I stayed glued to Adrian’s wheel until the finish line was in sight and then managed to sprint past him and managed to stay in front of him until the line just to make sure! A couple of minutes earlier Tony had taken the stage win. He attacked at the bottom of the lastclimb and soloed to a fine victory.
Here is my strava file for the race https://www.strava.com/activities/1555362017
Here is the final stage result and overall classification…
It had been a great weekend for the team and we dominated the race. Craig took the victory on stage 1, was 3rd on stage 3 and 7th on stage 4. Unfortunately, he didn’t hold onto the KOM prize as one of the riders in the break took full points on every climb on the last day. He also won the prize for 1st ‘A’ category rider.

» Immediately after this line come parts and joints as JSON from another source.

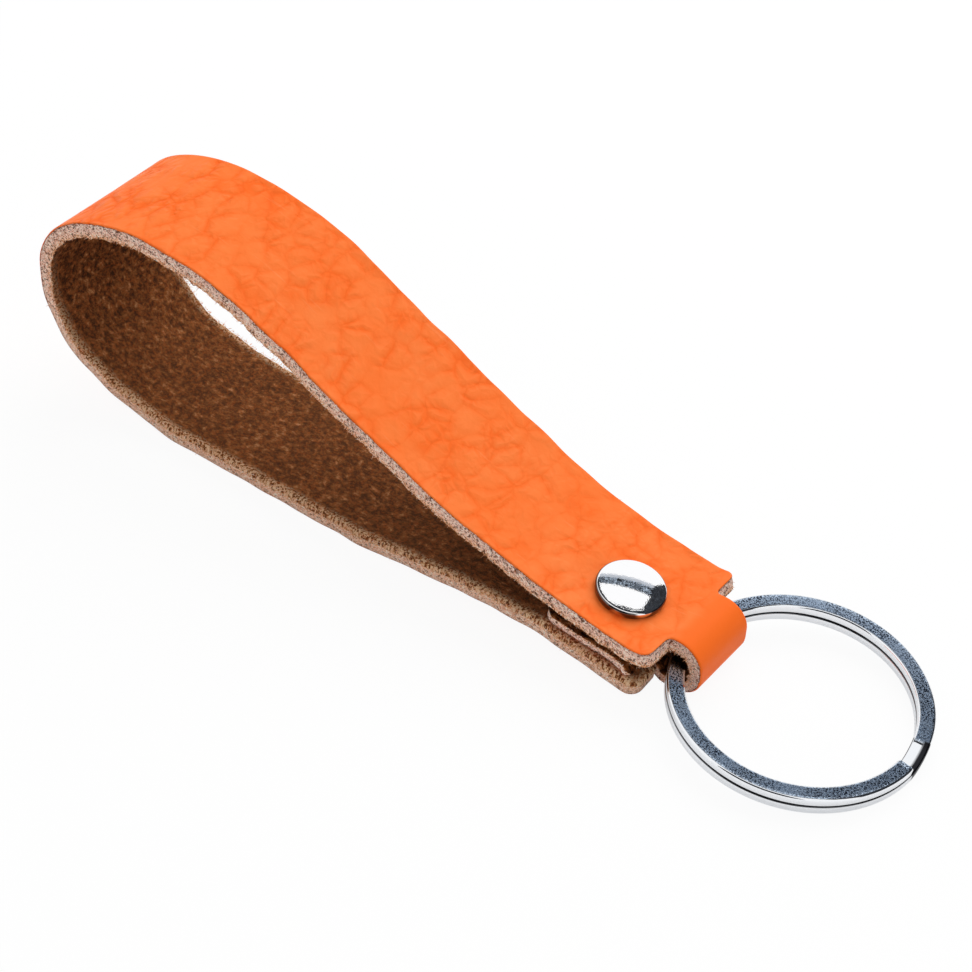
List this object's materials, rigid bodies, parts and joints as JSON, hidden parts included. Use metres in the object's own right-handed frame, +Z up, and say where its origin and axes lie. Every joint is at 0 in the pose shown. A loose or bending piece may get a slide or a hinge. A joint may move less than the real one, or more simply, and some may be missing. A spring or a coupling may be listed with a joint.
{
  "type": "leather keychain",
  "caption": "Orange leather strap folded into a hand loop, closed by a double cap rivet, with a split ring held in its narrow folded neck.",
  "frame": {"origin": "middle of the bounding box's foot, on the surface that the keychain lies on", "axes": "+X along the keychain from the hand loop to the split ring, +Y across the strap to the far side, +Z up from the surface"},
  "size_m": [0.1206, 0.03, 0.0295],
  "materials": {
    "orange_leather": "pebbled orange grain side, brown suede flesh side, pale cut edges",
    "polished_nickel": "mirror-polished nickel plate",
    "plain_nickel": "plain nickel plate, hidden inside the joint",
    "ring_steel": "polished plated spring steel with finely speckled flat faces"
  },
  "bodies": {
    "strap": {"leather_strap": "orange_leather", "rivet_top_cap": "polished_nickel", "rivet_bottom_cap": "polished_nickel", "rivet_post": "plain_nickel", "rivet_stud": "plain_nickel"},
    "ring": {"split_ring": "ring_steel"}
  },
  "joints": [
    {"name": "ring_swing", "type": "hinge", "parent": "strap", "child": "ring", "pos_m": [0.03197, 0, 0.00339], "axis": [0, 1, 0], "range_deg": [-70, 100]}
  ]
}
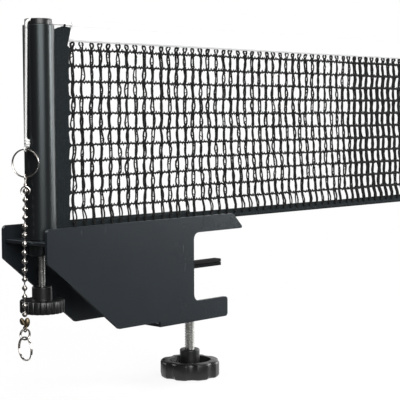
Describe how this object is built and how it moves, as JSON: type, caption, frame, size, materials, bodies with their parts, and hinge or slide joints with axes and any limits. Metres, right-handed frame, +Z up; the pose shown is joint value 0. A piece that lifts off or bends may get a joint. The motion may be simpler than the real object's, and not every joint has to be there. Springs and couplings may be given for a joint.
{
  "type": "table tennis net clamp",
  "caption": "Screw-on table tennis net clamp with a height-adjustable post, its end of the net, and the tension cord's tail with ball chain and rings",
  "frame": {"origin": "on the clamp screw's axis, in the plane of the table's top, under the upper jaw's rubber", "axes": "+X along the net towards the middle of the table, +Y across the clamp away from the viewer, +Z up"},
  "size_m": [0.4518, 0.05, 0.2671],
  "materials": {
    "dark_powder_coat": "satin dark blue-grey powder coat",
    "black_powder_coat": "satin black powder coat",
    "zinc_plated_steel": "zinc-plated steel",
    "black_plastic": "satin moulded black plastic",
    "black_rubber": "matte black rubber",
    "black_net_yarn": "knitted black polyester yarn",
    "black_webbing": "woven black webbing",
    "white_tape": "woven white cotton tape",
    "white_cord": "braided white cord",
    "nickel_plate": "nickel-plated steel",
    "worn_brass": "worn brass"
  },
  "bodies": {
    "bracket": {"bracket_body": "dark_powder_coat", "post_cross_plate": "dark_powder_coat", "height_bush": "black_powder_coat", "upper_jaw_plate": "dark_powder_coat", "upper_jaw_pad": "black_rubber", "clamp_nut": "zinc_plated_steel", "guide_post": "zinc_plated_steel"},
    "foot": {"swivel_foot": "zinc_plated_steel"},
    "pressure_bar": {"pressure_plate": "black_powder_coat", "pressure_pad": "black_rubber"},
    "clamp_spindle": {"clamp_screw": "zinc_plated_steel", "clamp_knob": "black_plastic"},
    "post": {"post_tube": "black_powder_coat", "post_plug": "black_plastic", "post_cap": "black_plastic", "net_end_rod": "black_plastic", "net_end_band": "black_webbing", "net_mesh": "black_net_yarn", "net_top_tape": "white_tape", "net_bottom_hem": "black_webbing", "tension_cord": "white_cord", "net_bottom_cord": "white_cord"},
    "height_spindle": {"height_screw": "zinc_plated_steel", "height_knob": "black_plastic"},
    "tail": {"cord_tail": "white_cord", "cord_knot": "white_cord", "upper_split_ring": "nickel_plate"},
    "chain": {"chain_hook": "nickel_plate", "ball_chain": "nickel_plate", "chain_clasp": "worn_brass", "clasp_ring": "nickel_plate"},
    "finger_ring": {"lower_split_ring": "nickel_plate"}
  },
  "joints": [
    {"name": "pad_lift", "type": "slide", "parent": "bracket", "child": "foot", "axis": [0, 0, 1], "range_m": [-0.02, 0.0245]},
    {"name": "clamp_knob_turn", "type": "hinge", "parent": "foot", "child": "clamp_spindle", "pos_m": [0, 0, -0.0326], "axis": [0, 0, 1], "range_deg": [-5760, 7056]},
    {"name": "pad_swivel", "type": "hinge", "parent": "foot", "child": "pressure_bar", "pos_m": [0, 0, -0.0305], "axis": [0, 0, 1], "range_deg": [-34, 34]},
    {"name": "post_lift", "type": "slide", "parent": "bracket", "child": "post", "axis": [0, 0, 1], "range_m": [0, 0.012]},
    {"name": "height_knob_turn", "type": "hinge", "parent": "post", "child": "height_spindle", "pos_m": [-0.144, 0, -0.0384], "axis": [0, 0, 1], "range_deg": [0, 5400]},
    {"name": "cord_tail_swing", "type": "hinge", "parent": "post", "child": "tail", "pos_m": [-0.15661, -0.0018, 0.1463], "axis": [0, 1, 0], "range_deg": [0, 60]},
    {"name": "chain_swing", "type": "hinge", "parent": "tail", "child": "chain", "pos_m": [-0.1582, -0.0019, 0.0464], "axis": [-0.5, 0.866, 0], "range_deg": [0, 60]},
    {"name": "lower_ring_swing", "type": "hinge", "parent": "chain", "child": "finger_ring", "pos_m": [-0.1617, -0.0033, -0.06357], "axis": [-0.9925, 0.1219, 0], "range_deg": [-40, 40]}
  ],
  "couplings": [
    {"joint": "clamp_knob_turn", "follows": "pad_lift", "rad_per_m": 5026.5},
    {"joint": "height_knob_turn", "follows": "post_lift", "rad_per_m": 7854}
  ]
}
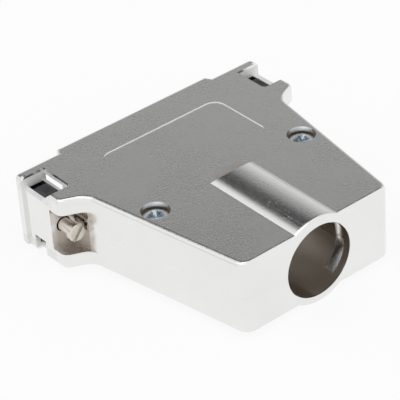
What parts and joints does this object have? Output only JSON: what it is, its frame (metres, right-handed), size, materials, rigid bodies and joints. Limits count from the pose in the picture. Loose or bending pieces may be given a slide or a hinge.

Tony had won the final stage, finished 5th on stage 3 and finished 2nd A category.
I’d had a good weekend too! 2nd on stages 1 & 2, winner of stage 3 and the Ramin Minovi Memorial trophy and overall winner. For me winning was also something of a relief. Karen had told me that I’d better win after leaving her on her own over the hottest bank holiday for years!
John had a quiet weekend by comparison (this was his first race of the year) but he looked after me on the final stage making sure I didn’t have to close any gaps early on and kept me out of the wind (as much as his diminutive frame would allow!)
I will end by saying a massive thank you to the organiser Mike Amery and his army of helpers who put on a superb event! I’m certain we’ll be back next year and there’ll be even more eligible Chronomaster riders as a few more pass the big 4 0!
Can we get another name on the Trophy?